Raman and photoluminescence spectra of indented cubic boron nitride and polycrystalline cubic boron nitride

Abstract

Abstract The use of Raman spectroscopy, and in particular Raman line shifts, to measure stress in diamond and nitrides such as gallium nitride (GaN), is well known. In both diamond and GaN the application is principally to study stresses in thin films and at the substrate–thin film interface. Stresses in polycrystalline diamond composites have also been measured by this method. Typically stresses of the order of GPa can be determined with a spatial resolution of a few micrometers. In this paper, Raman spectra of indentations on cubic boron nitride (cBN) crystals and polycrystalline cubic boron nitride (PcBN) composites are presented.
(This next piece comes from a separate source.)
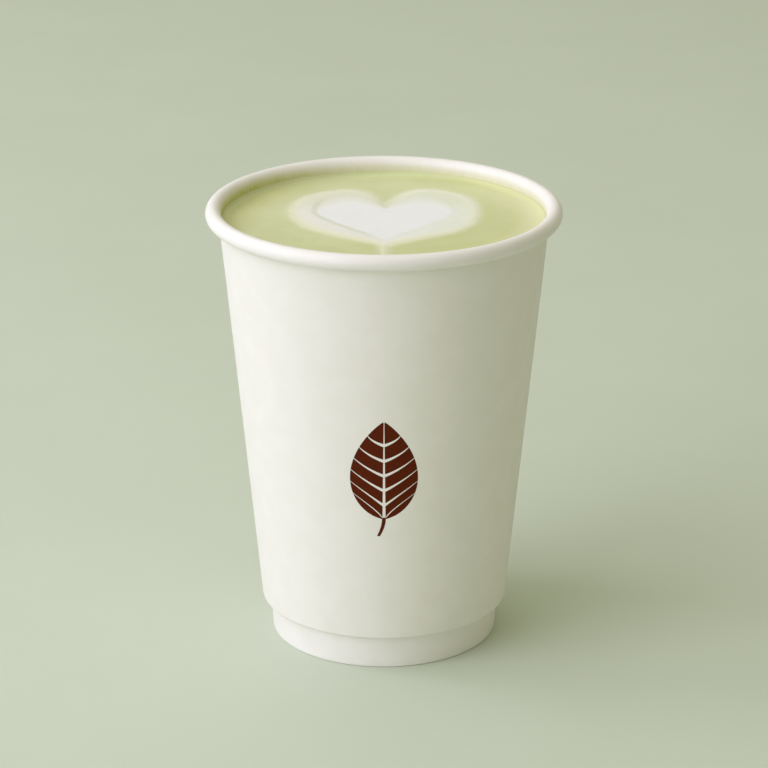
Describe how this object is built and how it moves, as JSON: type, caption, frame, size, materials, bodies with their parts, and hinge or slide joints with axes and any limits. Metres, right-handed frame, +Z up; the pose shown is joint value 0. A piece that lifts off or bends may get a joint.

Shifts of the cBN Raman lines from their unstressed positions quantify the residual stresses in the boron nitride due to the deformation brought about by the indentation. Making use of the measured coefficient of shift of 3.39 cm−1/GPa for the transverse optical Raman peak, these are of the order of 1 GPa. These measurements illustrate, for the first time, the use of Raman spectroscopy to study residual stresses in boron nitride. Plastic deformation is usually associated with the creation of vacancies. To investigate the possible presence of vacancy defects and vacancy-related defects, the indented boron nitride samples were also studied with photoluminescence spectroscopy.